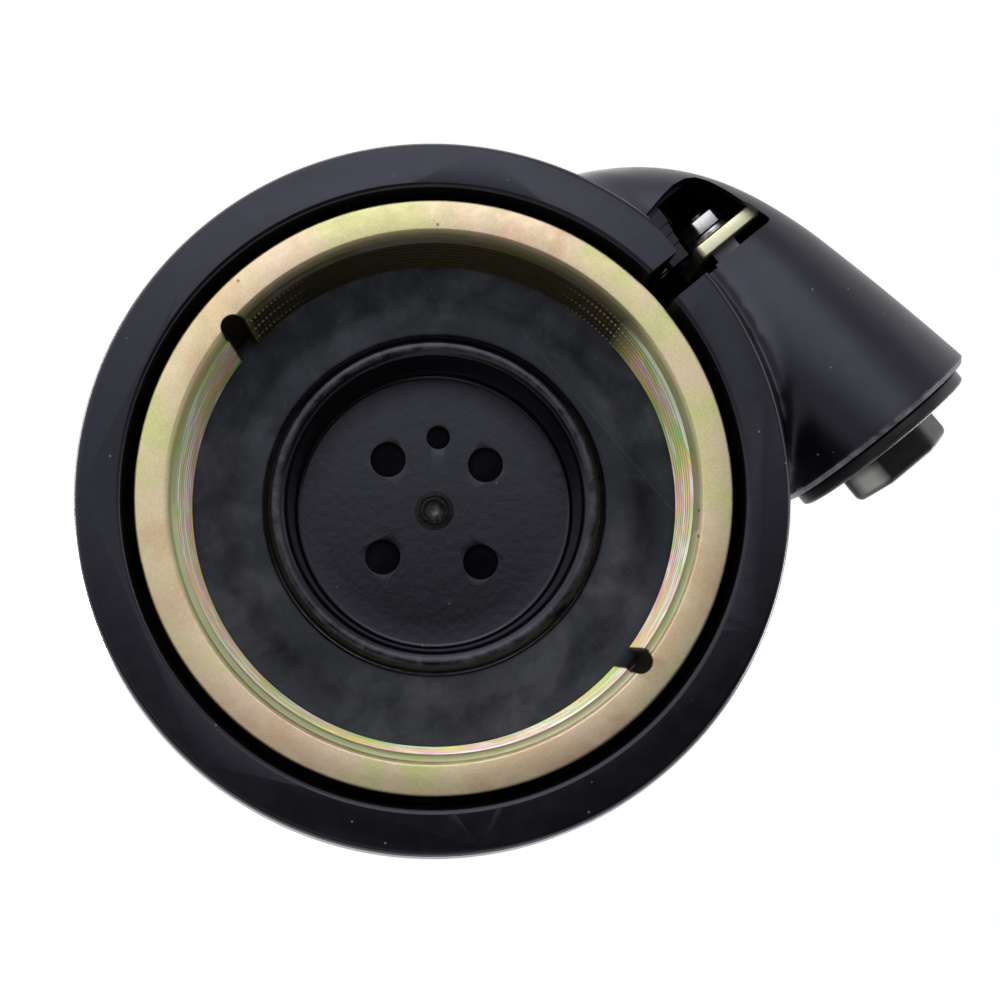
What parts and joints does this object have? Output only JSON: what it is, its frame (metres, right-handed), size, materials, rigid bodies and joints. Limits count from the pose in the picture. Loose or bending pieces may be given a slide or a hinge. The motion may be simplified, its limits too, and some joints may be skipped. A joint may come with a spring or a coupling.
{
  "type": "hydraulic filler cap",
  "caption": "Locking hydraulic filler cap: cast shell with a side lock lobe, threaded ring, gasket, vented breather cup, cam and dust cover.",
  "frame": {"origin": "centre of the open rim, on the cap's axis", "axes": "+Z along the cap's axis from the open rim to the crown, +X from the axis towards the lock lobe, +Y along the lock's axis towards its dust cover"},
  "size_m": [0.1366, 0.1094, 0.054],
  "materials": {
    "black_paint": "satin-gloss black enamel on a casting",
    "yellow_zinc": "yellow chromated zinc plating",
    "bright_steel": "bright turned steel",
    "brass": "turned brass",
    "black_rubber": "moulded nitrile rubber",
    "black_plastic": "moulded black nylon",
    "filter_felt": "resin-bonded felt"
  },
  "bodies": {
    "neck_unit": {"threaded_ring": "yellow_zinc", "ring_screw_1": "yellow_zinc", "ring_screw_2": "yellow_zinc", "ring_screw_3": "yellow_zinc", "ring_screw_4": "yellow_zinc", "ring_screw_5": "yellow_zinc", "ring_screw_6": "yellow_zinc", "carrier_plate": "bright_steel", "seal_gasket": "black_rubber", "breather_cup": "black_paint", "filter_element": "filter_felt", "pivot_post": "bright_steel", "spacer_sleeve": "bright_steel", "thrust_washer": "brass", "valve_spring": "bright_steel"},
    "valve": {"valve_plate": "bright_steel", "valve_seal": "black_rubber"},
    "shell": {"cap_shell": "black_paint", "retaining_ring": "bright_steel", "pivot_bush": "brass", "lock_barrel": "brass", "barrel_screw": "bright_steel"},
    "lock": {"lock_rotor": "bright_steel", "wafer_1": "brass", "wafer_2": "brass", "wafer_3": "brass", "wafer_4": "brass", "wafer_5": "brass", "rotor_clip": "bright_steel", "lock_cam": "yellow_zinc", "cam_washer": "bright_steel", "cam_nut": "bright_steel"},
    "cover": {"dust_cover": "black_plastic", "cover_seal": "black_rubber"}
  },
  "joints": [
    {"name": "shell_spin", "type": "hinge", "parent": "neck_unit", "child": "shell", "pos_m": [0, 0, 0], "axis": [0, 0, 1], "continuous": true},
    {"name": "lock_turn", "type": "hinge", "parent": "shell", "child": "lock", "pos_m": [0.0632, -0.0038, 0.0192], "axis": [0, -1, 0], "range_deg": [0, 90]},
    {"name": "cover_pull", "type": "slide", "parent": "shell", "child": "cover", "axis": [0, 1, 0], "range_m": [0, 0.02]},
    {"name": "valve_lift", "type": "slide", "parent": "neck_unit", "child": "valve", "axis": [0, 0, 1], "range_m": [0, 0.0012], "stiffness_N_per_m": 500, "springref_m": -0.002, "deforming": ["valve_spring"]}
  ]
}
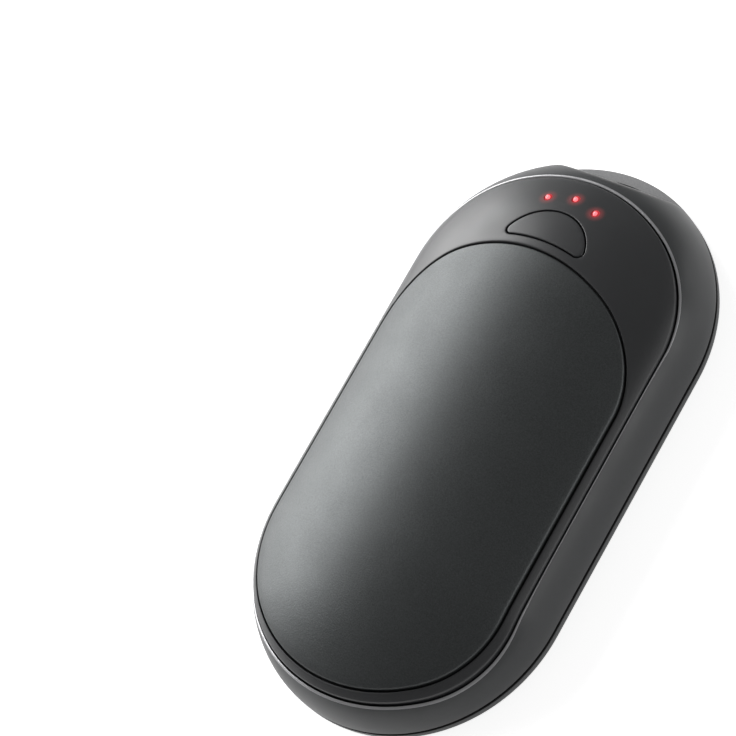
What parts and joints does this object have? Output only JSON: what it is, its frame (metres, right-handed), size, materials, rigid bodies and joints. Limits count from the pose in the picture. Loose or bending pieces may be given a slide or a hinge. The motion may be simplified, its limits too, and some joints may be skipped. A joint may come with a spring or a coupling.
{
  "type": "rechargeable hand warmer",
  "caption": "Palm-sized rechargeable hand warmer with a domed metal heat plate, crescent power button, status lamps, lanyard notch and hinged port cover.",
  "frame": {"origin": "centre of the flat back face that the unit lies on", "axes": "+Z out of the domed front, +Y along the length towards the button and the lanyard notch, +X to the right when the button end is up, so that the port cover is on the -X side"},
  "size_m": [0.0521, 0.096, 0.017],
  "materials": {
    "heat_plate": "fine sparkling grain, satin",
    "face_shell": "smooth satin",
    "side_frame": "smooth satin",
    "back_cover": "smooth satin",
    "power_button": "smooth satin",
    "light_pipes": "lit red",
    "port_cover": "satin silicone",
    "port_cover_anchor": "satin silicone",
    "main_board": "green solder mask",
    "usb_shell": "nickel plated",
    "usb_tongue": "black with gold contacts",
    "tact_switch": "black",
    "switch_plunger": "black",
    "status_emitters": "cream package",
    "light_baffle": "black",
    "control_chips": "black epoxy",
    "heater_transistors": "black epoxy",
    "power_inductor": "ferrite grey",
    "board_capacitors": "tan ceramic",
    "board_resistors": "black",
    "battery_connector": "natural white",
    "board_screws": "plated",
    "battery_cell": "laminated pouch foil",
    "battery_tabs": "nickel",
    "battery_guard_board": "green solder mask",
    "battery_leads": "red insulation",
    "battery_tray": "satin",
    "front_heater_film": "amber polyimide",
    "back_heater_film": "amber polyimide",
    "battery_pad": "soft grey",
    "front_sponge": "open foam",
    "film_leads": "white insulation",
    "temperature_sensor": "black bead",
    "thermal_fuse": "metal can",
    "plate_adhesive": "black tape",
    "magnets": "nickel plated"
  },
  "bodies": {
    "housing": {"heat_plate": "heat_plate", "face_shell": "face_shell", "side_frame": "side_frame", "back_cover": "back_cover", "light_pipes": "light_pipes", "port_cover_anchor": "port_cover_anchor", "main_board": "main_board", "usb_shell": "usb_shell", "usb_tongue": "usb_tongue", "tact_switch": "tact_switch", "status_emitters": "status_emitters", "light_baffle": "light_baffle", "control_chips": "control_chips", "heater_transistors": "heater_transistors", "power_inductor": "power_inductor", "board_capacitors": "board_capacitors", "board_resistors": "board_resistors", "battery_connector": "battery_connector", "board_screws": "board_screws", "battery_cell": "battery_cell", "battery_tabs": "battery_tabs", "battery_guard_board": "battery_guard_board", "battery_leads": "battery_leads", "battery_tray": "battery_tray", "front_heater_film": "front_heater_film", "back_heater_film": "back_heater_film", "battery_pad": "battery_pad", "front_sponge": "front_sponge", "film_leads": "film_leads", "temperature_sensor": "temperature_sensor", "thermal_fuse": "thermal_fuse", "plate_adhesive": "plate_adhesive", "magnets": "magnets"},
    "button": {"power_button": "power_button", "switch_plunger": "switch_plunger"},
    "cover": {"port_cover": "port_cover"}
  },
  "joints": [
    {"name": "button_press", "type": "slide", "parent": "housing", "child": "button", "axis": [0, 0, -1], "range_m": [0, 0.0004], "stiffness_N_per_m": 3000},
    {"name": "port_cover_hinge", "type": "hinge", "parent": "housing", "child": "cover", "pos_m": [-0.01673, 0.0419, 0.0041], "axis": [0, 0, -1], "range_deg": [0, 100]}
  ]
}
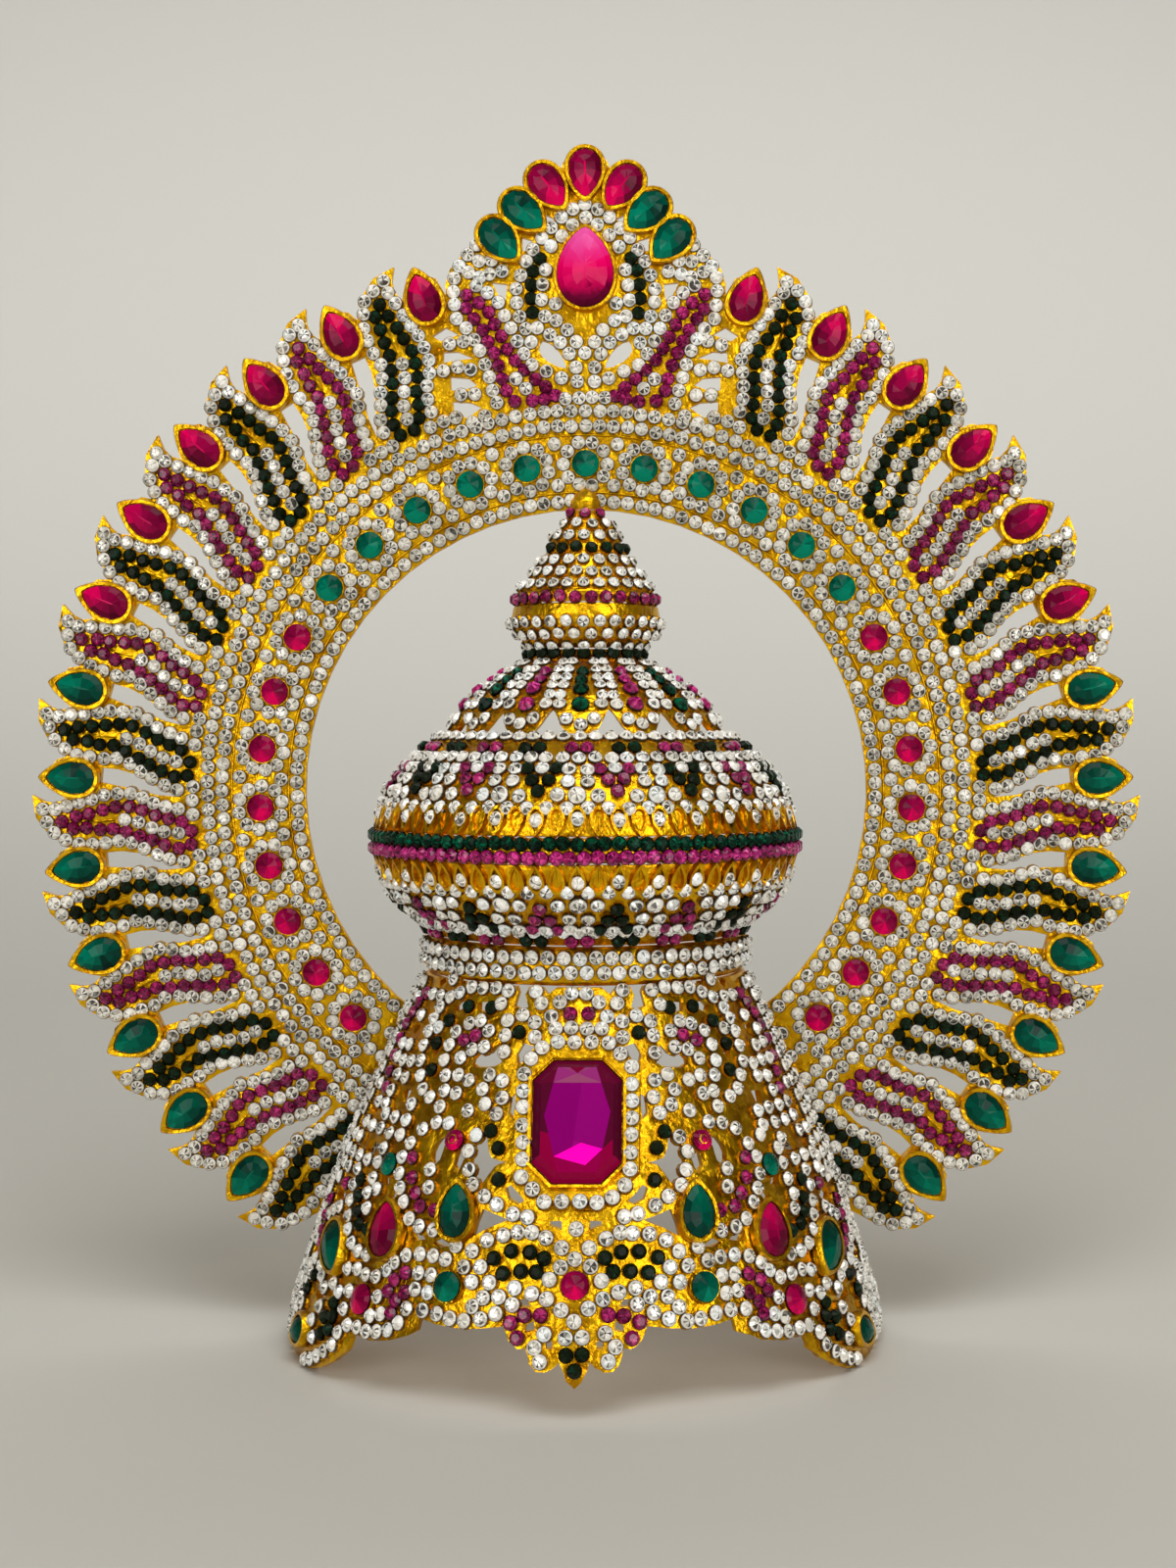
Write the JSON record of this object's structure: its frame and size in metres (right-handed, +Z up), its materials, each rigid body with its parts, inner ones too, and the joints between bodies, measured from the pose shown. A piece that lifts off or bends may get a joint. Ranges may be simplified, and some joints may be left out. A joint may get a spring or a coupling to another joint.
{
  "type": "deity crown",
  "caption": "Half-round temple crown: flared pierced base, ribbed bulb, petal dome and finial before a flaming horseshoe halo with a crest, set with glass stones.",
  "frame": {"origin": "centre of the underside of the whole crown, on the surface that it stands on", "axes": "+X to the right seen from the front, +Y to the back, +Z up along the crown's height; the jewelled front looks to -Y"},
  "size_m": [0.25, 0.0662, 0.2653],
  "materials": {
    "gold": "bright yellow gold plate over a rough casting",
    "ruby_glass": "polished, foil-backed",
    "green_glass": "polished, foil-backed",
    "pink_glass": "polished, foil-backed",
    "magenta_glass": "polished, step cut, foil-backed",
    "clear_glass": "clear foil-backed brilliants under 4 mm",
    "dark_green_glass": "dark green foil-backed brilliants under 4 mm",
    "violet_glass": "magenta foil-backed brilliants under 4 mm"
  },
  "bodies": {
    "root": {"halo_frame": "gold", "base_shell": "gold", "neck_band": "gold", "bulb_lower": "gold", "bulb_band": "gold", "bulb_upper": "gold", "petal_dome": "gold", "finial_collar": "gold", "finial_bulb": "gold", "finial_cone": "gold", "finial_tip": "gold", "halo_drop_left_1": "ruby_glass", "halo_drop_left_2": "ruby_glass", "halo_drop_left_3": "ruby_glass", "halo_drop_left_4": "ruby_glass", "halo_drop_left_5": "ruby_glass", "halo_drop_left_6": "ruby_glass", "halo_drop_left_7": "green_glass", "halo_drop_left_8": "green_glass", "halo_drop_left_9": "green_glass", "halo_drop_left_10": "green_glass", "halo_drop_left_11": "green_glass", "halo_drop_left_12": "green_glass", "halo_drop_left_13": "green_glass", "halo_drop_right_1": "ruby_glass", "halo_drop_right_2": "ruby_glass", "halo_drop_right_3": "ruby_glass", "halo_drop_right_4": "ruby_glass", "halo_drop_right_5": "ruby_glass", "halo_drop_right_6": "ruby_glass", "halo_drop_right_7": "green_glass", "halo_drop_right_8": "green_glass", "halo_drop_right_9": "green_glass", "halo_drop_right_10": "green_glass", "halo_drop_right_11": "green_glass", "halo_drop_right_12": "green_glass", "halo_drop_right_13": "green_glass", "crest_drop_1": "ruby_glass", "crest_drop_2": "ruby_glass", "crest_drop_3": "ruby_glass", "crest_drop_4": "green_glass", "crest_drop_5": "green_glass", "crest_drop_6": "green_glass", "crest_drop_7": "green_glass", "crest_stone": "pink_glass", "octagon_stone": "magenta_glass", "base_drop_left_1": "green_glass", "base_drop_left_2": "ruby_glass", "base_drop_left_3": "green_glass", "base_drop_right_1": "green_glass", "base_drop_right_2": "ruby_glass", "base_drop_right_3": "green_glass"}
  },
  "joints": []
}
════
Report every line containing the word "that" from the listing above.

  "frame": {"origin": "centre of the flat back face that the unit lies on", "axes": "+Z out of the domed front, +Y along the length towards the button and the lanyard notch, +X to the right when the button end is up, so that the port cover is on the -X side"},
Write the JSON record of this object's structure: its frame and size in metres (right-handed, +Z up), its materials, each rigid body with its parts, inner ones too, and the joints between bodies, measured from the pose shown. A piece that lifts off or bends may get a joint. Ranges may be simplified, and some joints may be left out. A joint may get a spring or a coupling to another joint.
  "frame": {"origin": "centre of the underside of the whole crown, on the surface that it stands on", "axes": "+X to the right seen from the front, +Y to the back, +Z up along the crown's height; the jewelled front looks to -Y"},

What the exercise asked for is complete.